Earlier this month, the U.S. General Services Administration posted on its website a list of more than 400 federal facilities nationwide that had been designated for sale or disposal.
“We are identifying buildings and facilities that are not core to government operations, or non-core properties for disposal,” the GSA said at the time. Selling the properties “ensures that taxpayer dollars are no longer spent on vacant or underutilized federal space,” it said, and “helps eliminate costly maintenance and allows us to reinvest in high-quality work environments that support agency missions.”
That list was abruptly pulled down just days later by the Trump administration, “sowing chaos and uncertainty” Markey and Warren stated in a letter addressed to GSA Acting Administrator Stephen Ehikian.

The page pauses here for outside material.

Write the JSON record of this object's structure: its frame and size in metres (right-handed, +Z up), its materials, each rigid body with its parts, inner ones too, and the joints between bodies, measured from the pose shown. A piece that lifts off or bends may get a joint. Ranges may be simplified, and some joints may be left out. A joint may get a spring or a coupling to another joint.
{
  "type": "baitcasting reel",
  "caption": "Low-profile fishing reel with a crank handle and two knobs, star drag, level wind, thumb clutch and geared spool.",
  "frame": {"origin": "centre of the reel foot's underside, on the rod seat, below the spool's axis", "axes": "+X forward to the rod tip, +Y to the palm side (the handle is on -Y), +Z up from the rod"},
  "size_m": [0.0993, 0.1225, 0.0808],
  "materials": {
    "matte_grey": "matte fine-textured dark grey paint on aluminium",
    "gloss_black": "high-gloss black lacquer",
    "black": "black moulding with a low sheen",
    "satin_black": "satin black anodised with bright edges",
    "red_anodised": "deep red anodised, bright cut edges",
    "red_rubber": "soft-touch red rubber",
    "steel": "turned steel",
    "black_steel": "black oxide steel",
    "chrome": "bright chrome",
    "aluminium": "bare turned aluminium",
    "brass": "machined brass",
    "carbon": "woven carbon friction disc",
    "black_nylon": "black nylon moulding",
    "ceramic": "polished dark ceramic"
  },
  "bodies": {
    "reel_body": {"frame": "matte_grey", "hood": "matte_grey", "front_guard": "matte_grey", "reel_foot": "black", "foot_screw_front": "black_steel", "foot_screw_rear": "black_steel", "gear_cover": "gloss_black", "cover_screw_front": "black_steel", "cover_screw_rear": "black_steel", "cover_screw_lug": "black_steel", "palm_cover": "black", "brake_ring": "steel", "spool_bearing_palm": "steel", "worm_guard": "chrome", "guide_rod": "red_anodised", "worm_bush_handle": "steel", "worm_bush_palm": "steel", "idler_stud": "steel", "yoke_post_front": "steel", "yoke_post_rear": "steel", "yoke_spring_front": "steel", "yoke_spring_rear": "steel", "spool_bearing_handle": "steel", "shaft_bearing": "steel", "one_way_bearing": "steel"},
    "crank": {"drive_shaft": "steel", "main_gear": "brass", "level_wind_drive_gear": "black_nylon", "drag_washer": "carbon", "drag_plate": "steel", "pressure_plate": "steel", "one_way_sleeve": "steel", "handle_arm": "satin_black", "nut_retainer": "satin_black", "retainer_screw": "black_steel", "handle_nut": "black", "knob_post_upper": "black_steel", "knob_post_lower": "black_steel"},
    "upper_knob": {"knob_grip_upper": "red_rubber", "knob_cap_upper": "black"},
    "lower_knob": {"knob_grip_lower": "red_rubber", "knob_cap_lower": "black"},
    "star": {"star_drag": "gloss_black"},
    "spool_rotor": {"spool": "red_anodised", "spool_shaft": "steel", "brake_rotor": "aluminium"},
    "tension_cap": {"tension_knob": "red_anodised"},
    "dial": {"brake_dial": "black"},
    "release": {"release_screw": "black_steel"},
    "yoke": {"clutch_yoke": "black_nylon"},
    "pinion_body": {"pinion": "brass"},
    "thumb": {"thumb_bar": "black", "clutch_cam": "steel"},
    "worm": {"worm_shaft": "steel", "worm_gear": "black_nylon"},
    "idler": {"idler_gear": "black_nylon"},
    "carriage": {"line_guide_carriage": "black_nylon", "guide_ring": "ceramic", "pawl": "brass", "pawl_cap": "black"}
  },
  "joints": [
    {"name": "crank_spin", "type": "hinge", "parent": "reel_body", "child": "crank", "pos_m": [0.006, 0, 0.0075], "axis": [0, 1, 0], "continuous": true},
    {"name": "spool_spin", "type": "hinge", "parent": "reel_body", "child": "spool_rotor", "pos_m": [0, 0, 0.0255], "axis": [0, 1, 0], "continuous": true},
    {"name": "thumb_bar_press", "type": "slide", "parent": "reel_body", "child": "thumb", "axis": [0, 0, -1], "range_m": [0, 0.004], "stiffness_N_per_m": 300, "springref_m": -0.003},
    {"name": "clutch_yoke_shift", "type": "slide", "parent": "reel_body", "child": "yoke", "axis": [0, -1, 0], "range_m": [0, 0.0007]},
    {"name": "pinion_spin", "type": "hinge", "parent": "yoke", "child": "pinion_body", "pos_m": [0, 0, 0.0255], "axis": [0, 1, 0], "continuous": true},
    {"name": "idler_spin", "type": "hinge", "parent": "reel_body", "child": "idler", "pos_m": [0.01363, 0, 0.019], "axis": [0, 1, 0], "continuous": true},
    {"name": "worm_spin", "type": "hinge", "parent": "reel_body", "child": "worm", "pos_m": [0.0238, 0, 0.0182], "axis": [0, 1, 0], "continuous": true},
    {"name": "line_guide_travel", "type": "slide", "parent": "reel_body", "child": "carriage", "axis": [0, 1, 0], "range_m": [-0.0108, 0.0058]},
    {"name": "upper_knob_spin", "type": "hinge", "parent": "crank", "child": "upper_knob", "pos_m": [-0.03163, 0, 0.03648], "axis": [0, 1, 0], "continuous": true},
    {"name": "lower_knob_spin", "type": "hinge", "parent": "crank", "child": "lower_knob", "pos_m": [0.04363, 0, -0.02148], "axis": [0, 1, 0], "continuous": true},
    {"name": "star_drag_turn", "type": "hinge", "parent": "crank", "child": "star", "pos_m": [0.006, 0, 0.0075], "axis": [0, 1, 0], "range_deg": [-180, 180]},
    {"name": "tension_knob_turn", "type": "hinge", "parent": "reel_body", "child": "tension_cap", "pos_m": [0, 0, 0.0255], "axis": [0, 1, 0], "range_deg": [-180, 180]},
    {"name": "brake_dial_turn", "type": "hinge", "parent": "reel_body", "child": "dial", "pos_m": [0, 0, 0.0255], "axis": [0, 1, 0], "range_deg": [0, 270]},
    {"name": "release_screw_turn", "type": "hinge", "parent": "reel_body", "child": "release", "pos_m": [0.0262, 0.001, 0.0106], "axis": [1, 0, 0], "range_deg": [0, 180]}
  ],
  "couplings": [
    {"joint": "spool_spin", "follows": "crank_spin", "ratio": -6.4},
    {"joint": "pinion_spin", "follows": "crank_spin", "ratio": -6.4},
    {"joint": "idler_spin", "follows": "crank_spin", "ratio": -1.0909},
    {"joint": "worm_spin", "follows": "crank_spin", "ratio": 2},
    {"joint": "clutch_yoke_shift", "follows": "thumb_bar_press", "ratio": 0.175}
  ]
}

The GSA’s 443-property chopping block included both the John F. Kennedy Federal Building and the Thomas P. O’Neill Jr. Building in Boston, two of the largest federal buildings in New England, according to Markey and Warren.
The properties are home to thousands of employees and more than a dozen government tenants, including the Department of Veterans Affairs, Social Security Administration, Boston Passport Agency, U.S. Small Business Administration, National Labor Relations Board, and the senators’ Boston offices.
The GSA has alleged that disposing of the federal buildings “best serves local communities.” The Commonwealth’s senators disagree.
“It is difficult for us to see how that would be true. Our local communities and their residents would suffer from the inevitable negative impact that selling or closing these federal properties would have on constituent services,” Markey and Warren warned in the letter.
The senators blasted the GSA’s plan as “straight out of the private equity playbook, designed to move taxpayer money into private hands.”
Other Massachusetts buildings named on the GSA list include the Frederick C. Murphy Building in Waltham, the IRS Center in Andover, the John A. Volpe Transportation Systems Center in Cambridge, the Philip J. Philbin Federal Office Building in Fitchburg, the Silvio O. Conte Federal Building in Pittsfield, the Social Security Administration in Fall River, and the U.S. Customs House in New Bedford, a Taunton Daily Gazette report cited by the senators indicated.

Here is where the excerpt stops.